Pemex defines 'reserves'

Oct. 25, 1999
We would like to think that statistics have been one of Oil & Gas Journal's strong points for a number of years.

We would like to think that statistics have been one of Oil & Gas Journal's strong points for a number of years.

From the statistics pages in the back of each weekly issue to the scoreboard attached to the Newsletter to tables and charts in dedicated news stories, OGJ tries to cover the broad range of upstream and downstream data our readers need.

The credit for providing, compiling, maintaining, then extracting value from this vast body of information goes to many people in our company and many more people in oil companies, governments, associations, consulting firms, and other organizations around the world. OGJ Energy Database, OGJ statistics and survey editors, and the other OGJ editors all contribute.

Behind the numbers

Reporting raw numbers is one practice, and analyzing them quite another.

For instance, OGJ's Worldwide Production annual report, to be published Dec. 20, will contain raw numbers that will remind readers of Mexico's reduction in oil and gas reserves published earlier this year. The reduction to 24.7 billion bbl from 45 billion bbl got much attention.

Pemex released the new estimate in April at the Mexican Petroleum Engineers annual meeting in Merida.

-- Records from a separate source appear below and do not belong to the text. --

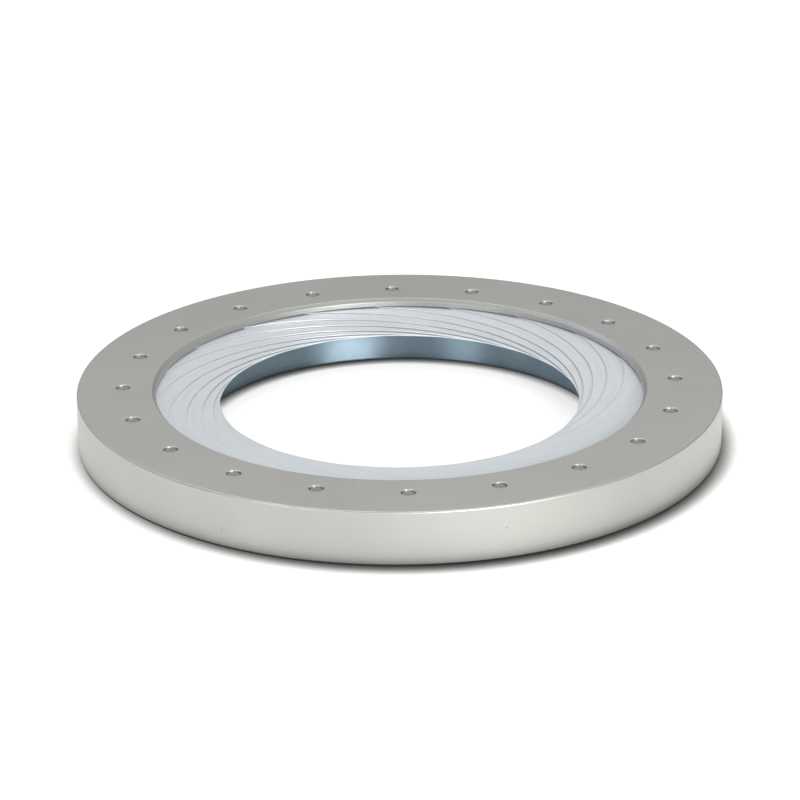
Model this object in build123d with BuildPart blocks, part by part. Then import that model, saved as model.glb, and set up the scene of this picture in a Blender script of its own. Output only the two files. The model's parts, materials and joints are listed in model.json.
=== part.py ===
from build123d import *
import math
import os

os.makedirs("parts", exist_ok=True)

# A large iris diaphragm for a 150 mm bore: twenty thin leaves between a fixed
# base ring and an outer ring that is turned by hand. Millimetres, +Z up, the
# optical axis on Z and the base's mounting face on z = 0.

# ---------------------------------------------------------------- whole object
leaf_count = 20
leaf_step = 360 / leaf_count
outer_radius = 116.6
overall_height = 19.5
pivot_radius = 100.0  # circle of the leaf pivots in the top flange
base_bore_radius = 75.0  # the largest clear opening
aperture_rest = 65.0  # opening radius in the stored position
aperture_closed = 38.5  # opening radius at the closed stop

# ---------------------------------------------------------------- outer ring
flange_thickness = 3.0
flange_bore_radius = 88.25
flange_bore_chamfer = 1.25
outer_edge_chamfer = 0.65
bottom_edge_chamfer = 0.3
pin_hole_radius = 2.5
pin_hole_chamfer = 0.25
leaf_cavity_radius = 107.5
skirt_bore_radius = 110.1
outer_ring_bottom = 0.25  # the turning ring stands off the mounting surface
lip_bore_radius = 115.3  # recess that hides the retaining ring
flange_under = overall_height - flange_thickness

# ---------------------------------------------------------------- base ring
base_top = 10.9
rim_radius = 110.0
rim_under = 4.8
hub_radius = 103.5
base_edge_chamfer = 0.5
slot_depth = 3.7
slot_clearance = 0.1
mount_hole_count = 8
mount_circle_radius = 81.5
mount_hole_radius = 2.1  # drilled for an M5 thread
mount_hole_depth = 8.0

# ---------------------------------------------------------------- rings, screws
glide_thickness = 0.5
glide_gap = 0.05
upper_glide_radii = (107.7, 109.9)
lower_glide_radii = (104.2, 109.9)
spring_radii = (104.6, 109.5)
spring_strip = 0.3
spring_swing = 0.5  # half the height of a wave
spring_waves = 10
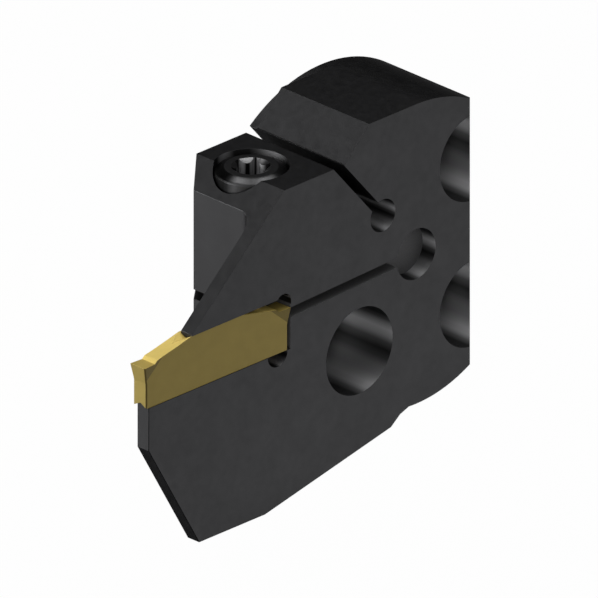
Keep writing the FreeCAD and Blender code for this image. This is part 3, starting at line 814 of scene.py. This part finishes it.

Pemex, for the first time in its 60-year history, issued a book-length publication that covers its petroleum geology. That publication was titled, "Las reservas de hidrocarburos de Mexico" but should have been titled "Las reservas de hidrocarburos de Pemex," says sharp-eyed observer and OGJ contributor George Baker, president of Mexico Energy Intelligence, Houston.

The latest reserve estimates, effective Jan. 1, 1999, emanate from audits by Netherland, Sewell and DeGolyer & McNaughton, both Dallas-based reservoir engineering companies.

Only under Pemex

Baker points out that any reserve estimate reflects the unique cost structure and efficiencies of the developer.

"Were other production companies to operate in Mexico, additional reserves corresponding to those developers' costs and efficiencies would be discovered," Baker said.

Reserves of 23 billion bbl will last Mexico 15-20 years at 1998-99 production rates. That is plenty of time for Mexico to consider other options, including opening its upstream sector to outside operators.

So the country likely has one reserve outlook defined by Pemex's finding and lifting cost structure and a much higher reserve figure "were the efficiencies of both smaller and larger companies to be brought to bear on Mexico's resource base, in addition to those of Pemex," Baker pointed out.

In Mexico, too much attention is paid to the volume of reserves and too little is paid to the philosophy and economics of resource management, he says.

On an unrelated note, but in keeping with the notion of resource management, OGJ this week found a different way to manage its primary resource-information our readers use in their jobs-by splitting the Applied Geophysics Report into two sections after intractable deadlines tripped us up: two of the articles in the usual, center-of-the-book section reserved for special reports and a third article is in the regular exploration section.